A good $g$ is close to $f$ and with low complexity:

- For linear $g:$ a few coefficients.
- For tree $g:$ a few levels and regular leave values.

LIME originally uses locally linear $g,$ i.e., locally use the black box predictions as supervised labels to fit a linear model with a few coefficients.

### 2.2.4 $K$-LASSO

LASSO is least absolute shrinkage and selection operator. It is one of the most widely used sparse linear model.
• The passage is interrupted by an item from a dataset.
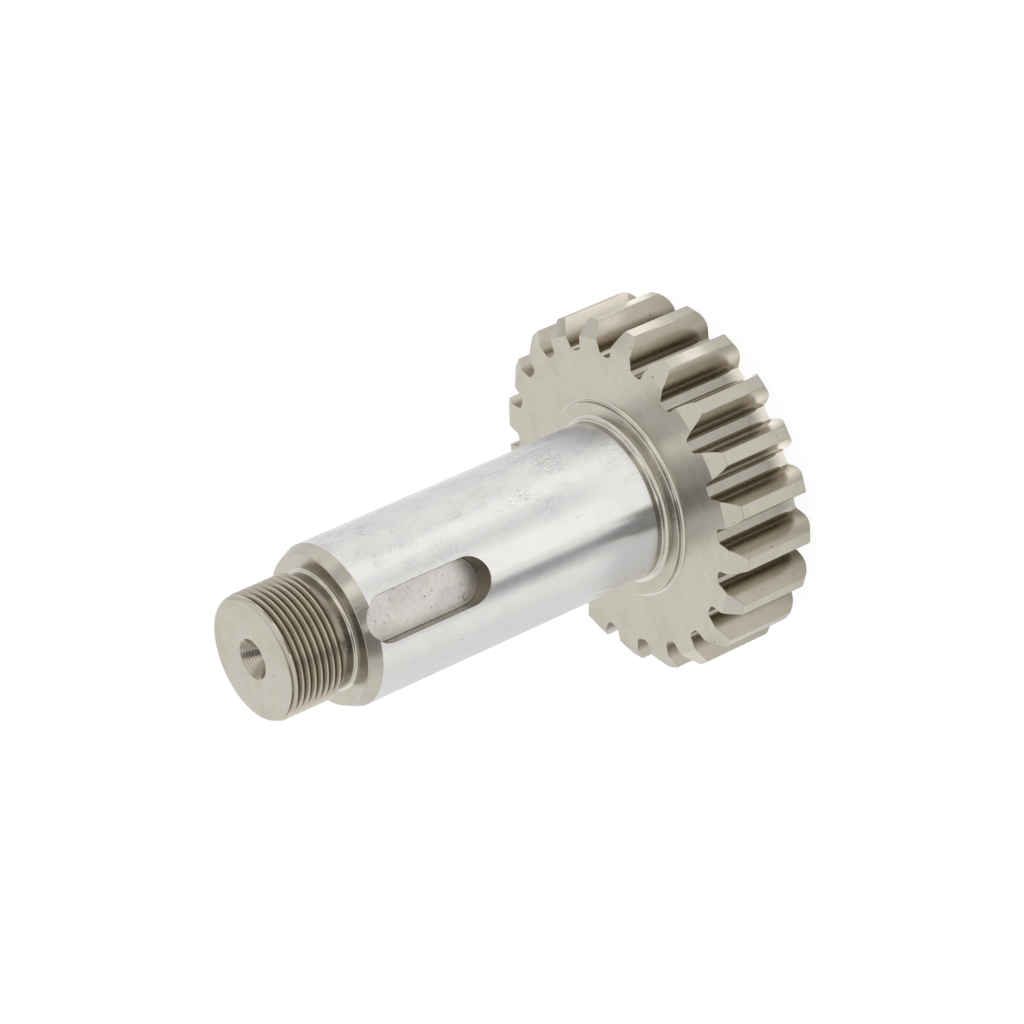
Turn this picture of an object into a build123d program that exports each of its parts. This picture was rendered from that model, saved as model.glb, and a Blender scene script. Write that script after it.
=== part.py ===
from build123d import *
from math import acos, cos, pi, radians, sin, sqrt, tan
import os

# Pinion shaft turned from one bar: a spur gear at the foot, a ground journal with a
# keyway above it, and a threaded end at the top. It stands on the gear's back face,
# with the shaft's axis on Z. Lengths are millimetres and angles are degrees.

# Gear
tooth_count = 21
tooth_module = 3.5
pressure_angle = 25.0
tooth_thickness = 4.95
tip_diameter = 78.0
root_diameter = 64.75
root_fillet = 0.8
gear_width = 21.0
bevel_depth = 3.5
bevel_angle = 35.0
flank_points = 5

# Raised ring on the gear's upper face
boss_diameter = 42.6
boss_height = 1.2
boss_edge = 0.2
boss_taper = 0.7

# Grinding relief between the raised ring and the journal
relief_depth = 0.3
relief_width = 2.3
relief_taper = 1.4

# Ground journal
journal_diameter = 35.0
journal_length = 70.8
journal_bevel_depth = 1.3
journal_bevel_length = 2.8

# Keyway in the journal, milled with round ends
key_width = 10.0
keyway_length = 30.0
keyway_depth = 5.0
keyway_inset = 1.3
keyway_corner = 0.3

# Neck under the thread
neck_depth = 1.15
neck_length = 3.8
neck_fillet = 0.8
neck_run_out = 0.7

# Threaded end, at the thread's outer diameter
thread_diameter = 27.0
thread_length = 12.6
thread_lead_in = 1.0
thread_lead_depth = 0.55

# Centre holes in both ends, as left by turning between centres
centre_mouth = 8.6
centre_pilot = 4.0
centre_angle = 60.0
centre_depth = 8.0
drill_angle = 118.0

# Heights above the gear's back face
boss_top = gear_width + boss_height
journal_foot = boss_top + relief_width
journal_head = journal_foot + journal_length
shoulder_top = journal_head + journal_bevel_length
neck_top = shoulder_top + neck_length
shaft_top = neck_top + thread_length

# Radii of the turned sections
tip_radius = tip_diameter / 2
bevel_radius = tip_radius - bevel_depth
boss_radius = boss_diameter / 2
journal_radius = journal_diameter / 2
relief_radius = journal_radius - relief_depth
shoulder_radius = journal_radius - journal_bevel_depth
thread_radius = thread_diameter / 2
thread_lead_radius = thread_radius - thread_lead_depth
neck_radius = thread_radius - neck_depth

# Tooth geometry that follows from the sizes above
root_radius = root_diameter / 2
pitch_radius = tooth_module * tooth_count / 2
base_radius = pitch_radius * cos(radians(pressure_angle))
bevel_height = bevel_depth * tan(radians(bevel_angle))
cutter_clearance = tooth_module / 2


def involute(angle):
    """Involute function of an angle in radians."""
    return tan(angle) - angle


def flank_angle(radius):
    """Angle between a flank and the line from the gear's centre, in radians."""
    return acos(min(1.0, base_radius / radius))


def half_gap_angle(radius):
    """Half of the angle between two neighbouring flanks at one radius, in radians."""
    half_tooth = (
        tooth_thickness / pitch_radius / 2
        + involute(radians(pressure_angle))
        - involute(flank_angle(radius))
    )
    return pi / tooth_count - half_tooth


def gap_point(radius, side):
    """Point on a gap's flank; side is 1 or -1, and the gap opens along the -Y axis."""
    angle = half_gap_angle(radius)
    return (side * radius * sin(angle), -radius * cos(angle))


def flank_line(side):
    """Points of one flank: an involute on a radial foot, where the root is below its base."""
    foot_radii = [root_radius] if root_radius < base_radius else []
    ends = (max(root_radius, base_radius), tip_radius + cutter_clearance)
    first, last = (tan(flank_angle(radius)) for radius in ends)
    step = (last - first) / (flank_points - 1)
    rolls = [first + step * i for i in range(flank_points)]
    involute_radii = [base_radius * sqrt(1 + roll**2) for roll in rolls]
    return [gap_point(radius, side) for radius in foot_radii + involute_radii]


def centre_hole_section(end_plane):
    """Half section of a centre hole; the plane's X is radial and its Y points into the shaft."""
    cone_depth = (centre_mouth - centre_pilot) / 2 / tan(radians(centre_angle / 2))
    drill_tip = centre_depth + centre_pilot / 2 / tan(radians(drill_angle / 2))
    with BuildSketch(end_plane) as section:
        with BuildLine():
            Polyline(
                (0, 0),
                (centre_mouth / 2, 0),
                (centre_pilot / 2, cone_depth),
                (centre_pilot / 2, centre_depth),
                (0, drill_tip),
                close=True,
            )
        make_face()
    return section.sketch


with BuildPart() as pinion_shaft:
    # Turned blank: half of its section, revolved about the shaft's axis
    with BuildSketch(Plane.XZ) as half_section:
        with BuildLine():
            Polyline(
                (0, 0),
                (bevel_radius, 0),
                (tip_radius, bevel_height),
                (tip_radius, gear_width - bevel_height),
                (bevel_radius, gear_width),
                (boss_radius, gear_width),
                (boss_radius, boss_top - boss_edge),
                (boss_radius - boss_edge, boss_top),
                (relief_radius, boss_top),
                (relief_radius, journal_foot),
                (journal_radius, journal_foot),
                (journal_radius, journal_head),
                (shoulder_radius, shoulder_top),
                (neck_radius, shoulder_top),
                (neck_radius, neck_top - neck_run_out),
                (thread_radius, neck_top),
                (thread_radius, shaft_top - thread_lead_in),
                (thread_lead_radius, shaft_top),
                (0, shaft_top),
                close=True,
            )
        make_face()
        # Tapered corners at the ring's foot and in the relief, and a fillet in the neck
        corners = half_section.vertices()
        boss_foot = corners.sort_by_distance((boss_radius, gear_width))[0]
        relief_corner = corners.sort_by_distance((relief_radius, boss_top))[0]
        neck_corner = corners.sort_by_distance((neck_radius, shoulder_top))[0]
        chamfer(boss_foot, boss_taper)
        chamfer(relief_corner, relief_taper)
        fillet(neck_corner, neck_fillet)
    revolve(axis=Axis.Z)

    # Tooth gaps: involute flanks on a filleted root, cut right through the blank
    with BuildSketch() as gap:
        with BuildLine():
            right_flank = Spline(flank_line(1))
            left_flank = Spline(flank_line(-1))
            ThreePointArc(left_flank @ 0, (0, -root_radius), right_flank @ 0)
            Line(right_flank @ 1, left_flank @ 1)
        make_face()
        feet = gap.vertices().sort_by_distance((0, -root_radius))[:2]
        fillet(feet, min(root_fillet, root_radius * sin(half_gap_angle(root_radius))))
    with PolarLocations(0, tooth_count):
        add(extrude(gap.sketch, amount=gear_width, mode=Mode.PRIVATE), mode=Mode.SUBTRACT)

    # Keyway: a round-ended pocket that opens towards -Y, in line with a tooth gap
    keyway_floor = Plane(
        origin=(
            0,
            keyway_depth - journal_radius,
            shoulder_top - keyway_inset - keyway_length / 2,
        ),
        x_dir=(0, 0, 1),
        z_dir=(0, -1, 0),
    )
    with BuildSketch(keyway_floor):
        SlotOverall(keyway_length, key_width)
    extrude(amount=journal_radius, mode=Mode.SUBTRACT)
    fillet(pinion_shaft.faces(Select.LAST).filter_by(Axis.Y).edges(), keyway_corner)

    # Centre holes, one in each end
    top_end = Plane(origin=(0, 0, shaft_top), x_dir=(1, 0, 0), z_dir=(0, 1, 0))
    for end_plane in (top_end, Plane.XZ):
        revolve(centre_hole_section(end_plane), axis=Axis.Z, mode=Mode.SUBTRACT)

pinion_shaft.part.label = "pinion_shaft"

os.makedirs("parts", exist_ok=True)
export_step(pinion_shaft.part, "parts/pinion_shaft.step")
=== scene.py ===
import logging
from collections.abc import Mapping, Sequence
from dataclasses import dataclass, field
from enum import Enum
from math import acos, asin, atan2, cos, pi, radians, sin, sqrt, tan

import bmesh
import bpy
import numpy as np
from mathutils import Matrix, Vector


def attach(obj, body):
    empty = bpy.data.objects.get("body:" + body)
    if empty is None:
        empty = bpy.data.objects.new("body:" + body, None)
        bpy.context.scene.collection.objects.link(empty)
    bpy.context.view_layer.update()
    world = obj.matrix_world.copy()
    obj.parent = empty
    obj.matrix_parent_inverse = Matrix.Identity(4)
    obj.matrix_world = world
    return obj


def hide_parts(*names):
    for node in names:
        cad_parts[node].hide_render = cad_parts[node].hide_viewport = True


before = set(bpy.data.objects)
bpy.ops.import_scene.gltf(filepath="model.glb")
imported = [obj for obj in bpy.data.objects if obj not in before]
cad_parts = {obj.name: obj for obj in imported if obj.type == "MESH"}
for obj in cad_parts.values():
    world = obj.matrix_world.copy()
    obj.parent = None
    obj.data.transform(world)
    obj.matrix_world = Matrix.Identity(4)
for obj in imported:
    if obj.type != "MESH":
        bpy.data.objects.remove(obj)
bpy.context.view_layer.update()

# The shaft stands on the gear's back face with its axis on Z, and the keyway faces -Y.
# Sizes of the part are millimetres; MM turns them into the scene's metres.

log = logging.getLogger("pinion_shaft")

MM = 0.001
NODE = "pinion_shaft"
BODY = "root"
KEYWAY_SIDE = -pi / 2
SHARP_EDGE = radians(24.0)
TOUCHING = 1e-6
CAMERA_AZIMUTH = -78.65
AREA_WEIGHT = 100
NOISE_MIDDLE = 0.5

# Places of the colour sockets on a mix node, after those for numbers and vectors
FIRST_COLOUR, SECOND_COLOUR, MIXED_COLOUR = 6, 7, 2

# Directions in the half section, in degrees from outwards towards up
OUTWARDS, UP, INWARDS, DOWN = 0.0, 90.0, -180.0, -90.0

Point = tuple[float, float]
Place = tuple[float, float, float]
Colour = tuple[float, float, float]
Numbers = float | np.ndarray
Ring = list[int]
Socket = bpy.types.NodeSocket


class Finish(Enum):
    """Finish of a stretch of the shaft's surface; the value is its material slot."""

    GROUND = 0
    TURNED = 1
    TOOTH_END = 2
    FLANK = 3
    TIP = 4
    THREAD = 5
    KEYWAY = 6
    CENTRE_HOLE = 7
    NECK = 8
    ROOT = 9
    # Lighter turned steel on fillets, edges and thread crests, as painted highlight
    RING = 10
    # The keyway's steel painted dark, as painted shade on its walls
    KEYWAY_WALL = 11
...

LASSO learning objective is $$\min_{\beta \in \mathbb{R}^\rho}\left\lbrace\frac{1}{N}||y-X\beta||^2_2\right\rbrace\ \ \mathrm{s.t.}\ \ ||\beta||_1\leq\rho.$$ A smaller $\rho$ results in a sparser model (more zero coefficients) and $K$-LASSO is LASSO with exactly $K$ nonzero coefficients.

$\rho$ starts from $0$ and steadily increases, and record each coefficient as curves. $K$-LASSO chooses the best $\beta$ with only $K$ nonzero $\beta_i.$

### 2.2.5 Define Local

The typical choice is a Guassian kernel $w_t \propto \exp\left(-\frac{||x-x_t||^2}{2\sigma^2}\right).$ Setting $\sigma$ is an open problem, and in LIME software, $\sigma=0.75\sqrt{\mathrm{Numbers\ of\ features}}$ (but the default setting may not work).

By default Euclidean distance is used for $||x-x_t||$ (but may not work and for some data, no simple distance function works such as for natural images).